If you’re of a certain age, the only late-night host that matters is David Letterman. Forget Jay Leno, Johnny Carson – and those short-timers Chevy Chase, Pat Sajak – even Arsenio Hall. No one did late (and late late) night like Letterman. And though he retired from the nightly circuit in May 2015, he’s continued to turn his interviewing skills into quality entertainment.
Letterman began on-air as a weatherman in Indianapolis, which he turned into a platform for his zany humor including predicting hail as large as “canned hams” and describing weather in fictitious cities. Soon enough, his then-wife convinced him to move to Los Angeles and try his hand as a comedy writer. He was able to land a number of gigs writing for otherwise short-term shows and appearing on various sitcoms (Mork and Mindy), variety shows (The Mary Tyler Moore Variety Show) and a number of game shows (The Gong Show, Hollywood Squares, and others).
After appearing as a stand-up comedian guest a few times on the Tonight Show with Johnny Carson, he was asked by Johnny to guest host. Ultimately, he became Carson’s favorite guest substitute host. Letterman was given a very short-lived morning show where he cultivated some skits and segments that would later appear on his late-night show. But while he won two Emmy’s, the morning show canceled after just three months. After more guest hosting, Letterman was finally given his own show that aired starting February 1982 on NBC at 12:30 am right after The Tonight Show. His show included an outrageously talented group of musicians, nicknamed “The World’s Most Dangerous Band” (Paul Shaffer, Sid McGinnis, Will Lee, and Anton Fig) and became famous for Top Ten Lists, Stupid Human Tricks, and a Monkey Cam. His head writer Chris Elliott played numerous ad hoc characters including a variety of “guys” such as “The Conspiracy Guy”, “The Fugitive Guy”, and the “Guy Under the Seats”. And let’s not forget Larry “Bud” Melman. Along the way, his viewership continued to grow.
When Johnny decided on retiring inn 1992, most figured that Letterman would be his replacement. In fact, Letterman and Carson had grown close, and David had expressed a strong interest in being on-air earlier than his Late Night show. Plenty of books and TV shows explored what happened next, namely that Jay Leno was selected over Letterman. Letterman was crushed.

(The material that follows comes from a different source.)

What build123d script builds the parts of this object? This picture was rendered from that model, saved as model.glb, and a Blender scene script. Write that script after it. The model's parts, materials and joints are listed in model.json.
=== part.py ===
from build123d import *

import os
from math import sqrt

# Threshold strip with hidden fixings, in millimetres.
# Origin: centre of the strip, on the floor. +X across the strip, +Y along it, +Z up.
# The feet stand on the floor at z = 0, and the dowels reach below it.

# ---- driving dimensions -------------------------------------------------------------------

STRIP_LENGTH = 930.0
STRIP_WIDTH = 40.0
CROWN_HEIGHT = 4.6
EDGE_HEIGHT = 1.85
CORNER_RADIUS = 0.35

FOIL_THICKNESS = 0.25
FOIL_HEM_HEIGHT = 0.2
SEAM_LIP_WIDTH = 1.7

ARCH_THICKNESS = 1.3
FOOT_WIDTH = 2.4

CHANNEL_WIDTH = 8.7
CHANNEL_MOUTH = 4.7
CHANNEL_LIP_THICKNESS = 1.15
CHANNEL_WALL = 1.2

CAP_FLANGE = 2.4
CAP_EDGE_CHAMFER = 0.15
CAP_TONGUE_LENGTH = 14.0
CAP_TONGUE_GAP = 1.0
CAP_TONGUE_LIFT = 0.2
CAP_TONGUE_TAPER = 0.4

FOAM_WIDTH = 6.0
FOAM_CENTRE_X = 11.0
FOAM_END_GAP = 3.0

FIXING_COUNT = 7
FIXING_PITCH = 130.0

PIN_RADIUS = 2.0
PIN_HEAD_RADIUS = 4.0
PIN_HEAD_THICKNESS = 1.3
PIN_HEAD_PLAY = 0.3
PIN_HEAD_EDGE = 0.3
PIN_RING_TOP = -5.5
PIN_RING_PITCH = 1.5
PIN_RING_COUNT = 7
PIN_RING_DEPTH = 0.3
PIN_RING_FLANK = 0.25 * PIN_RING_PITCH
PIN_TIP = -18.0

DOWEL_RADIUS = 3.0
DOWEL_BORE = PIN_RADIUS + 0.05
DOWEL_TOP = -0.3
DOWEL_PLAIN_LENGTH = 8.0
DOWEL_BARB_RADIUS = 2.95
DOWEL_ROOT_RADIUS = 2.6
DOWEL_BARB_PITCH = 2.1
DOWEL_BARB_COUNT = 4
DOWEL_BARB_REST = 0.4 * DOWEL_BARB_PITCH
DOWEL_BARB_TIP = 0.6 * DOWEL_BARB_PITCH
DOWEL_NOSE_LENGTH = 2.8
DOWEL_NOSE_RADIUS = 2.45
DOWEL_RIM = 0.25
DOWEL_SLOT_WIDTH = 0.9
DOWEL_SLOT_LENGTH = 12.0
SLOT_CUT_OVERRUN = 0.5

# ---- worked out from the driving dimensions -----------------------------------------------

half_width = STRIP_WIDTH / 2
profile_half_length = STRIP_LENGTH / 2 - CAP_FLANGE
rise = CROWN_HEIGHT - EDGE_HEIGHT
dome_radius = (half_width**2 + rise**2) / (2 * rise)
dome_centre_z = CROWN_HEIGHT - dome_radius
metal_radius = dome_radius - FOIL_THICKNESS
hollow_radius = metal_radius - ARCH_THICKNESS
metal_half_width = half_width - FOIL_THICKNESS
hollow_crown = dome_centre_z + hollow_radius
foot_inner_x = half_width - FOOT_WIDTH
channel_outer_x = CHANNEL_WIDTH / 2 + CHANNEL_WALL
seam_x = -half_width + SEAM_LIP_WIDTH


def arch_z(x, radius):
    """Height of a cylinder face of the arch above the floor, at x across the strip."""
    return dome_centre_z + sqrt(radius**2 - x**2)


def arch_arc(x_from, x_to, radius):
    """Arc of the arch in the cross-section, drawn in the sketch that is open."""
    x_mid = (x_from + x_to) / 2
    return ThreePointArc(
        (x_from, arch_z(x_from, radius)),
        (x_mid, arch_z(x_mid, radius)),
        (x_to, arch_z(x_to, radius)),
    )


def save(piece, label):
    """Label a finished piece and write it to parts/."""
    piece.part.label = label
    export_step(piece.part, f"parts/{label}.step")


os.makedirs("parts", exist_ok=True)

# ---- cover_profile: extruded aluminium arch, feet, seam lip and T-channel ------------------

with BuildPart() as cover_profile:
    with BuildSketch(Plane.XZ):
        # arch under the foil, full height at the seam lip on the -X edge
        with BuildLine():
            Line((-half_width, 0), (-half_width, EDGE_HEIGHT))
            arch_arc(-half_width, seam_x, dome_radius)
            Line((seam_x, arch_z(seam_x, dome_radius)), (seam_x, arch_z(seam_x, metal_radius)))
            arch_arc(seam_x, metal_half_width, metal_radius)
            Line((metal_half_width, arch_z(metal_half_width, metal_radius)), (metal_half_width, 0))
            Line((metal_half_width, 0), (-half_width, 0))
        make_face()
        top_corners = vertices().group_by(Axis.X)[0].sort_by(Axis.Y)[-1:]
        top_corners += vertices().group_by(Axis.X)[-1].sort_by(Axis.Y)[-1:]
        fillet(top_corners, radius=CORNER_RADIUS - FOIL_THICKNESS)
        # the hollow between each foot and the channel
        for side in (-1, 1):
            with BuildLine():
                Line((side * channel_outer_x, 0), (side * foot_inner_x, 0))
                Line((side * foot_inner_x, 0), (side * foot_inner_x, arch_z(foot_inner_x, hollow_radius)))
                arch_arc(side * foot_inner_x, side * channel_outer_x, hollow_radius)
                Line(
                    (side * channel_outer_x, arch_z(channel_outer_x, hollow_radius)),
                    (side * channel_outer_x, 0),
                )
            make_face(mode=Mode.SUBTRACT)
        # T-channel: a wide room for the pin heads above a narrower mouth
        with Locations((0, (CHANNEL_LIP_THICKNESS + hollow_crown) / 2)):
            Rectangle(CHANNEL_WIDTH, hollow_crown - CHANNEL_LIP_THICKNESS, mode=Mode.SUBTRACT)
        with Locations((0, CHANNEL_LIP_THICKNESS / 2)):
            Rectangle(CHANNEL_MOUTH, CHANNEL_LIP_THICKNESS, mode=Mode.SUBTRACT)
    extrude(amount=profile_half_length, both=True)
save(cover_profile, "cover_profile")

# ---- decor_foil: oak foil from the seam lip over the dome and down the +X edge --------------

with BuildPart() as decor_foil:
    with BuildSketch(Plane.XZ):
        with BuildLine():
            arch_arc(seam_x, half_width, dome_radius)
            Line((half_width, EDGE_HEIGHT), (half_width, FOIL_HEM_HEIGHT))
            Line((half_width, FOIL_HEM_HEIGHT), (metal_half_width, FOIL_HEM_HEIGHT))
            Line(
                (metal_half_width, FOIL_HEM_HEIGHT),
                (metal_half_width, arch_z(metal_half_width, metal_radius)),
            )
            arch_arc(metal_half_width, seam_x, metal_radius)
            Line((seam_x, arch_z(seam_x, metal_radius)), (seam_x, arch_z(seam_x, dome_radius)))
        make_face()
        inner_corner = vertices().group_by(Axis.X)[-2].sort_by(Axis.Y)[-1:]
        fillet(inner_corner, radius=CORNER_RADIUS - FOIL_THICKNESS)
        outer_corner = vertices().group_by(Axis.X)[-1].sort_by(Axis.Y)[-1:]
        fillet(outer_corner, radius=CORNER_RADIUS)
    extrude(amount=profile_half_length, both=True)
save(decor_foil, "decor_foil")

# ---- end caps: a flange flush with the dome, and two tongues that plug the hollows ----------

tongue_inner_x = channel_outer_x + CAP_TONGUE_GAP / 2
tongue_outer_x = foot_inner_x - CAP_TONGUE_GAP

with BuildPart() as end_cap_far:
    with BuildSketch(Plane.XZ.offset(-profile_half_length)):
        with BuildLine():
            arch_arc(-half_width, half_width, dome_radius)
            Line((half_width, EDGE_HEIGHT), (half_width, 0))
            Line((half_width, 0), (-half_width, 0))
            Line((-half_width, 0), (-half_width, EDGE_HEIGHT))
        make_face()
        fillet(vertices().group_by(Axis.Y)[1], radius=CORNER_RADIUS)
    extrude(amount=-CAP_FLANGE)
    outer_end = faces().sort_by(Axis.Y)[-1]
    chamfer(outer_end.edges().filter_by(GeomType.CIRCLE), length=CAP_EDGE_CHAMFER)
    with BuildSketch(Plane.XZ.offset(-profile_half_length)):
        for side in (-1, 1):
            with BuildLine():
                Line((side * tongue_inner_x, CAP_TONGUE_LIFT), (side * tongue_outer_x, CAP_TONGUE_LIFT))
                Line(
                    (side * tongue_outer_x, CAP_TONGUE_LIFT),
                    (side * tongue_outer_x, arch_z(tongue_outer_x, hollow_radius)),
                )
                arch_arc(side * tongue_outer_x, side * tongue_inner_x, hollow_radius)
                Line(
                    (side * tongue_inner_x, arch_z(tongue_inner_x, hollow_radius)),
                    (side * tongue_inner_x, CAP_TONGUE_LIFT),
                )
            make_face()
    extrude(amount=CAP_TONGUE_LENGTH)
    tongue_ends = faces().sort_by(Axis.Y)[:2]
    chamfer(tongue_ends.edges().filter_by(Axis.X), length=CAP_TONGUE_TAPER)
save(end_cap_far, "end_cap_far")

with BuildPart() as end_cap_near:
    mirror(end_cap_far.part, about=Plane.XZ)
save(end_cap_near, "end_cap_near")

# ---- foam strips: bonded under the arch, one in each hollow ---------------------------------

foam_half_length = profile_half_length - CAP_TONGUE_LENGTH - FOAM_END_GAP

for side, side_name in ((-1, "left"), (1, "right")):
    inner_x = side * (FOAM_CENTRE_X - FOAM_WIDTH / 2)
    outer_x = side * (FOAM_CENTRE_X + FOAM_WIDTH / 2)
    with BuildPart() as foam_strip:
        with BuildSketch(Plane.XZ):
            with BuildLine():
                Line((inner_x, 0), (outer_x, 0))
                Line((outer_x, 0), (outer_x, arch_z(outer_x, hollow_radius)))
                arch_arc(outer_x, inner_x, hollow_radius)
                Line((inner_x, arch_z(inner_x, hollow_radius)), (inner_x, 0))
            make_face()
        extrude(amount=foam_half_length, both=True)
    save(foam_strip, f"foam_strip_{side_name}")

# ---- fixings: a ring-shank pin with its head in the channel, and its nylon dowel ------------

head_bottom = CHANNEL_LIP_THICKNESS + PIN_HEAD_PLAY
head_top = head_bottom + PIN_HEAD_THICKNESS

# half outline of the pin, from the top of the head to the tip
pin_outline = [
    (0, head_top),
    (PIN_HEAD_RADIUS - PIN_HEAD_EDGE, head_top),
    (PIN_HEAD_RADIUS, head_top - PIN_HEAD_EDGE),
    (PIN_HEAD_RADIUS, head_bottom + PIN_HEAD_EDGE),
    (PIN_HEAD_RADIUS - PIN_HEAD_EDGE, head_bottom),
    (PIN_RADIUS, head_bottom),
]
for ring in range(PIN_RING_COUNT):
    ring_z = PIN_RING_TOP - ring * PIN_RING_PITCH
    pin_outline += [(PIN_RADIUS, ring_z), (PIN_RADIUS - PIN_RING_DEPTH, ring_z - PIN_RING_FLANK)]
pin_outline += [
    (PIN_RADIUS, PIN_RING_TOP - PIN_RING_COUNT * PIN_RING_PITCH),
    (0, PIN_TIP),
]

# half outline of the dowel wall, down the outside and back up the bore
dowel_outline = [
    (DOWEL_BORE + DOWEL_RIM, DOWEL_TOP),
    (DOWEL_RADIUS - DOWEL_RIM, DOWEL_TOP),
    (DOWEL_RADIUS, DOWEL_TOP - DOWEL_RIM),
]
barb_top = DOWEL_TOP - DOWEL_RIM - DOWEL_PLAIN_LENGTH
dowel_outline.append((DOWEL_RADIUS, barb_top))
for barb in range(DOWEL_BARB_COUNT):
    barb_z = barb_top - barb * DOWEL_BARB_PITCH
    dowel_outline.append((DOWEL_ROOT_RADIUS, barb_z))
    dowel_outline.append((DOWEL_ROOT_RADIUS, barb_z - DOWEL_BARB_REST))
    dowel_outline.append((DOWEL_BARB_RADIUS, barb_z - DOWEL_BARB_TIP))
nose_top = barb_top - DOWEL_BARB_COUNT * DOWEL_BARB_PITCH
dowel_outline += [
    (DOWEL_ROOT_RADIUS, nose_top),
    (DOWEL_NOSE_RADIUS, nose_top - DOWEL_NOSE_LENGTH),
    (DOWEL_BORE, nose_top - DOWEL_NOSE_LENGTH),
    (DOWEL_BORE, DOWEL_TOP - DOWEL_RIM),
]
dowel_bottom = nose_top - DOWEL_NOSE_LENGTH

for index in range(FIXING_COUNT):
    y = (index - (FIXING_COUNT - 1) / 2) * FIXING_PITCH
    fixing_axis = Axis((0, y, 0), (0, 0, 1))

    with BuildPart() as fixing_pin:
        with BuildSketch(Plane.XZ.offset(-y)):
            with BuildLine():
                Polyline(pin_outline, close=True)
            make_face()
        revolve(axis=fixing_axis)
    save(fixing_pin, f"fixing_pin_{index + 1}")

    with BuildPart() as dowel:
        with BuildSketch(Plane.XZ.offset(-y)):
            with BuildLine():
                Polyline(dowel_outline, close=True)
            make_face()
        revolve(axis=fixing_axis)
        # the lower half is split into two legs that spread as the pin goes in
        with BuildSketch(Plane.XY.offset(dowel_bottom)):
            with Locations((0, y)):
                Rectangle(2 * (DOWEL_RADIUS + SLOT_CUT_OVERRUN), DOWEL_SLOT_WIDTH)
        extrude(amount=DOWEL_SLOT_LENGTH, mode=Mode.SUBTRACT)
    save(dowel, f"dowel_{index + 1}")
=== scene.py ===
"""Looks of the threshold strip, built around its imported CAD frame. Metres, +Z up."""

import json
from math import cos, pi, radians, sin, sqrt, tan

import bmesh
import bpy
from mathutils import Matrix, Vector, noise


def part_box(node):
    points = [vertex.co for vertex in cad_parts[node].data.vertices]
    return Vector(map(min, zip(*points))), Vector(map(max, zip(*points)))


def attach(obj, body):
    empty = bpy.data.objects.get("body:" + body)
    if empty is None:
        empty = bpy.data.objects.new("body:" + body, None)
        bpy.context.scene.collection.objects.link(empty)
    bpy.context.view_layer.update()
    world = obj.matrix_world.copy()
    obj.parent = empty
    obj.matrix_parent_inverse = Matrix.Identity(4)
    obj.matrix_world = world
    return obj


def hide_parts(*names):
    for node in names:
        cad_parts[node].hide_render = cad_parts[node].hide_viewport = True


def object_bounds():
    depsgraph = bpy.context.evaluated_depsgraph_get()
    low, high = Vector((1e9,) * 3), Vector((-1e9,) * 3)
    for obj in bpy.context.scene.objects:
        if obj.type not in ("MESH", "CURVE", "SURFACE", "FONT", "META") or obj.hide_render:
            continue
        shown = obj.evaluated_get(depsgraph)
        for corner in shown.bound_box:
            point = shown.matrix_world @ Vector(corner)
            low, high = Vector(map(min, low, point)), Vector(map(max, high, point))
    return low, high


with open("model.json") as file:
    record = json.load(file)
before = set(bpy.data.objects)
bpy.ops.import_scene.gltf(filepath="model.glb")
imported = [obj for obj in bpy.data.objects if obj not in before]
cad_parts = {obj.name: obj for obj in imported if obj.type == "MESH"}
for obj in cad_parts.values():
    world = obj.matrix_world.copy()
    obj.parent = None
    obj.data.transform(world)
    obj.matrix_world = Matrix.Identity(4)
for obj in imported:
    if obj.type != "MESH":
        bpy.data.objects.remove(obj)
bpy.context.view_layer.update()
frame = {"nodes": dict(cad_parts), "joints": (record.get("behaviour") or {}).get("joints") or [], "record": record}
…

CBS immediately courted Letterman, offering him a premium salary and him his own show that would air at 11:30 am opposite of Leno’s Tonight Show. Upon Carson’s personal urging, Letterman accepted, essentially competing with Leno’s Tonight Show. Initially Letterman lead in ratings but Leno took over the lead after an infamous Hugh Grant interview. Nonetheless, Letterman had a strong following and a unique style. Over the course of his show, the show was nominated for 67 Emmy’s, winning 12 times. He renewed his contract with CBS after passing up an offer from ABC to replace Ted Koppel on Nightline and continued to host Late Night until his retirement on May 20, 2015.
In 2012, Letterman was awarded a Kennedy Center Honor as “one of the most influential personalities in the history of television, entertaining an entire generation of late-night viewers with his unconventional wit and charm.” In 2017, he was awarded the “Mark Twain Prize for American Humor.”
Since retiring, along with announced appearances, he accepted a position as a correspondent on the climate change documentary Years of Living Dangerously, gave a moving induction speech for Pearl Jam’s induction into the Rock and Roll Hall of Fame (Letterman and Vetter are close friends), and along with Alec Baldwin introduced a series of movies on Turner Classic Movies.
His latest gig is on Netflix and has gained significant attention, titled My Next Guest Needs No Introduction. The format involves Letterman sitting across from his guest, interacting and interviewing using his biting and obligatory self-deprecating humor. The guest list for the show includes such notables as Barack Obama, Malala Yousafzai, Howard Stern and Melinda Gates. During various episodes, Letterman walked across the bridge in Selma while discussing civil rights with Congressman John Lewis. He parked and watched planes landing at LAX with Clooney while snacking on fast food, and ate fried chicken with musician Buddy Guy. It’s definitely entertaining – and reassuring that Letterman still has his quick wit and warm compassion.
So the good news for us is that unlike Carson, who retired and never had another stint, Letterman continues to find ways to entertain us in his inimitable and quirky ways.